Daniela Glagla von der Deutschen Gesellschaft für Soziale Psychiatrie (DGSP) warnt vor zu schnellen Rückschlüssen: „Gewalttaten psychisch kranker Menschen an Fremden sind äußerst selten, das haben Studien längst nachgewiesen“, sagt Glagla der taz. Leider hätten „wir in den letzten Jahren die Beobachtung machen müssen, dass jede Horrortat mit psychischer Erkrankung erklärt wird“.

Im Fall der Würzburger Angriffs sei es noch viel zu früh für ein Urteil, so Glagla: „Wir wissen nichts über den Integrationsprozess des Täters und woran er gescheitert ist.“ Auch über den möglicherweise islamistischen Hintergrund sei zu wenig bekannt.

Lob für Zurückhaltung der Politik

Ähnlich äußert sich auch Jamuna Oehlmann von der Bundesarbeitsgemeinschaft religiös begründeter Extremismus. Sie warnt vor einer Stigmatisierung von Menschen mit Fluchterfahrung. „Wir haben schon häufig erlebt, wie islamistische Anschläge von Rechten instrumentalisiert wurden“, so Oehlmann. Die Zurückhaltung, mit der sich die meisten Po­li­ti­ke­r:in­nen aktuell zum mutmaßlichen Täter von Würzburg äußerten, nimmt Oehlmann als positiv wahr.

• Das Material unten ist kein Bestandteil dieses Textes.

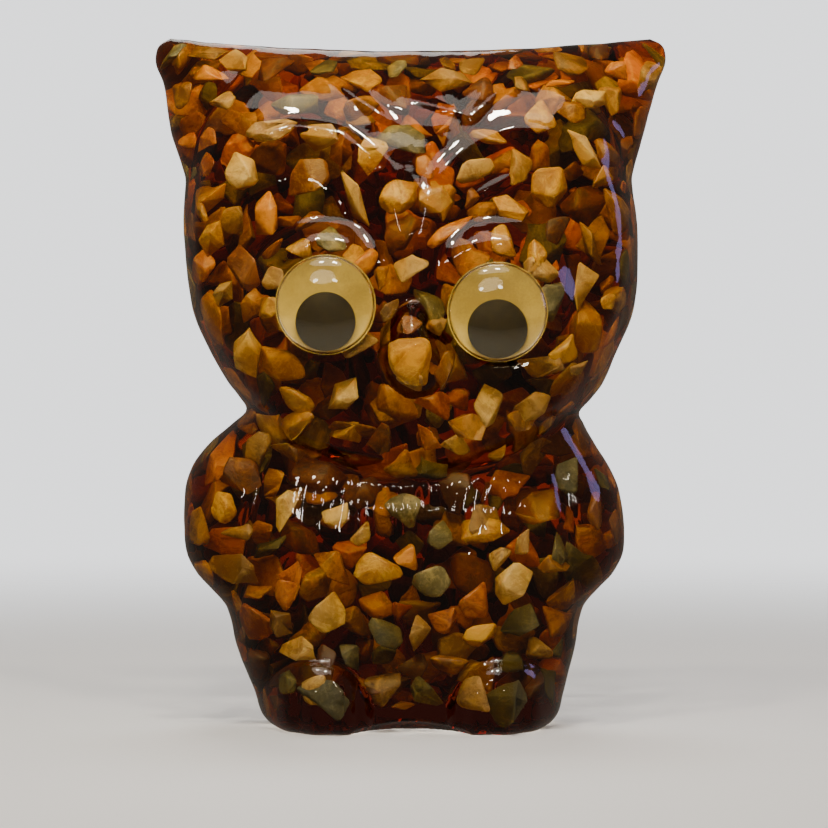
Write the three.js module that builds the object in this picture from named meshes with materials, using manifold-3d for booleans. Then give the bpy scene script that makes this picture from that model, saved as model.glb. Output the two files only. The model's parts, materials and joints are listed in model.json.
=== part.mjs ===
// Owl figurine: a two-part-mould resin casting of an owl, packed with stone chips, with two
// glued-on wobble eyes. Millimetres, +Z up. The owl stands on z = 0 and faces -Y, so its
// left-hand side in a front view is -X.
import * as THREE from 'three';
import { mergeVertices } from 'three/addons/utils/BufferGeometryUtils.js';
import Module from 'manifold-3d';

const wasm = await Module();
wasm.setup();

// ---- driving dimensions ----
const HEIGHT = 144.4; // ear tips above the base
const TOP_SAG = 2.6; // how far the top edge dips between the ears
const PARTING_Y = 6.4; // plane where the two mould halves met
const BASE_ROUND = { front: 4, back: 2 }; // radius where each skin draws in to the base
const TOP_ROUND_FROM = 0.9; // part of the height where the top starts to round over
const FRONT_SIDE_POWER = 5; // the higher, the later the sides round off to the parting line
const BACK_SIDE_POWER = 3.2;
const GAP = 0.3; // clearance between pieces that touch on the real owl
const ROWS = 46;
const COLUMNS = 30;
const ROW_CROWDING = 0.6; // how much closer together the rows lie towards the top

const HEAD_RADIUS = 47;
const HEAD_Z = 101.5;
const DISC = { x: 23.5, z: 100, halfWidth: 21.5, halfHeight: 24.5, sink: 3, ridge: 1.2 };
const BOSS = { x: 17.4, z: 89, flatRadius: 12.2, footRadius: 16.5, depth: 27.8 };
const BEAK = { x: 1.2, z: 79, halfWidth: 7.4, halfHeight: 10, rise: 6.5 };
const FOOT = { x: 19.6, z: 3.5, halfWidth: 12, halfHeight: 12, rise: 6.5 };
const WING_GROOVE = { topX: 29.5, topZ: 60.7, lean: 0.194, width: 2, depth: 1.8 };
const ARCH = { halfWidth: 13.5, halfDepth: 20, height: 4.2, y: -24 };

const EYE = {
  radius: 10, // outside of the capsule
  wall: 0.35, // thickness of the clear cap
  side: 2.3, // straight part of the cap's side
  crown: 3.1, // rise of its dome above the side
  backing: 0.8, // thickness of the backing disc
  glue: 0.6, // thickness of the dab behind it
  glueRadius: 7.5,
};
// The eyes were glued on by hand, so they sit a little unevenly.
const EYE_PLACES = [
  { side: 'left', x: -17.2, z: 88.4 },
  { side: 'right', x: 17.7, z: 86.9 },
];
const PUPIL = { radius: 6.05, thickness: 1, edgeClearance: 0.15 };

// ---- smooth curves through hand-picked [position, value] pairs ----
function curveThrough(pairs) {
  const slope = (i) => {
    const a = pairs[Math.max(i - 1, 0)];
    const b = pairs[Math.min(i + 1, pairs.length - 1)];
    return (b[1] - a[1]) / (b[0] - a[0]);
  };
  return (at) => {
    const t = THREE.MathUtils.clamp(at, pairs[0][0], pairs[pairs.length - 1][0]);
    let i = 0;
    while (i < pairs.length - 2 && t > pairs[i + 1][0]) i += 1;
    const span = pairs[i + 1][0] - pairs[i][0];
    const f = (t - pairs[i][0]) / span;
    const f2 = f * f;
    const f3 = f2 * f;
    return (2 * f3 - 3 * f2 + 1) * pairs[i][1] + (f3 - 2 * f2 + f) * span * slope(i)
      + (3 * f2 - 2 * f3) * pairs[i + 1][1] + (f3 - f2) * span * slope(i + 1);
  };
}

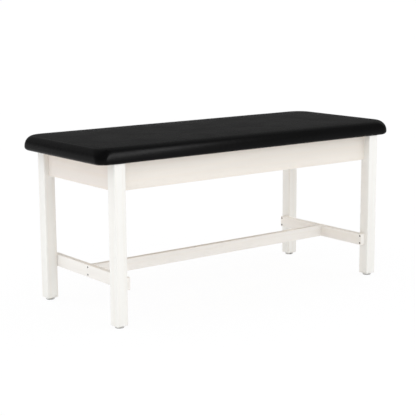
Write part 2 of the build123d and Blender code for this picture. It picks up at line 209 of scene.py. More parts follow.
def finished_mesh(name, bm):
    """Mesh of a bmesh, which is then freed."""
    mesh = bpy.data.meshes.new(name)
    bm.to_mesh(mesh)
    bm.free()
    return mesh


def evaluated_mesh(piece):
    """Mesh of an object with its modifiers applied."""
    depsgraph = bpy.context.evaluated_depsgraph_get()
    depsgraph.update()
    return bpy.data.meshes.new_from_object(piece.evaluated_get(depsgraph))


def add_to(bm, other, place):
    """Adds one bmesh to another at a place."""
    mesh = bpy.data.meshes.new("part")
    other.to_mesh(mesh)
    mesh.transform(place)
    bm.from_mesh(mesh)
    bpy.data.meshes.remove(mesh)


def solid_boxes(node):
    """Lowest and highest corners of each separate solid of a CAD node."""
    bm = bmesh.new()
    bm.from_mesh(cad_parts[node].data)
    bmesh.ops.remove_doubles(bm, verts=bm.verts, dist=WELD)
    boxes = []
    left = set(bm.verts)
    while left:
        group, queue = set(), [left.pop()]
        while queue:
            vert = queue.pop()
            group.add(vert)
            for edge in vert.link_edges:
                other = edge.other_vert(vert)
                if other in left:
                    left.discard(other)
                    queue.append(other)
        low = Vector(min(v.co[i] for v in group) for i in range(3))
        high = Vector(max(v.co[i] for v in group) for i in range(3))
        boxes.append((low, high))
    bm.free()
    return sorted(boxes, key=lambda box: tuple(box[0]))


def along(axis):
    """Turn that points local +Z along an axis."""
    return Vector((0, 0, 1)).rotation_difference(Vector(axis)).to_matrix().to_4x4()


def shown(piece, body, material, nodes):
    """Finishes a new piece: material, body, slot and the CAD nodes that it stands for."""
    piece.data.materials.clear()
    piece.data.materials.append(material)
    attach(piece, body)
    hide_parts(*nodes)
    return piece


def detailed(node, bm, body, material):
    """New piece that takes the place of one CAD node."""
    piece = link_object(f"{node}_detailed", finished_mesh(node, bm))
    return shown(piece, body, material, (node,))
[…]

Gleichzeitig beobachtet die Expertin, dass traumatisierte Geflüchtete für islamistische Botschaften anfällig sein können. „Eine psychische Belastung, wie sie offenbar bei dem Angreifer in Würzburg vorlag, ist häufig ein Teil der Radikalisierung.“

Um solche Anschläge zu verhindern, brauche es geschulte Mit­ar­bei­te­r:in­nen in Unterkünften, eine ausreichende psychosoziale Beratung für Geflüchtete sowie finanzielle Sicherheit für Präventionsarbeit, so Oehlmann. Bei vielen Projekten, die über den Nationalen Präven­tionsplan der Bundesregierung zum Thema Islamismus arbeiteten, laufe die Finanzierung Ende des Jahres aus. „Das ist natürlich verheerend.“

Auch für Daniela Glagla sind die „Hilfsangebote im psychosozialen Bereich nicht ausreichend und nicht ausreichend finanziell gesichert“. Eine Vielzahl der Menschen aus Kriegs- und Krisengebieten sei durch die äußerst schwierigen Bedingungen in ihren Heimatländern und durch die Fluchterlebnisse in ihrer psychischen Gesundheit angegriffen und bedarf fachlich-medizinischer und psychosozialer Hilfen. Die seien in Deutschland für geflüchtete Menschen häufig nicht gegeben, kritisiert Glagla.

Dank an mutige Pas­san­t:in­nen

Am Montag äußerten mehrere Po­li­ti­ke­r:in­nen ihren Respekt und Dank für die Würzburger:innen, die den Täter aufhielten. Regierungssprecher Steffen Seibert sprach von einer „Heldentat“. Bayerns Ministerpräsident Markus Söder (CSU) kündigte an, die Hel­fe­r:in­nen mit der Bayerischen Rettungsmedaille auszeichnen zu wollen.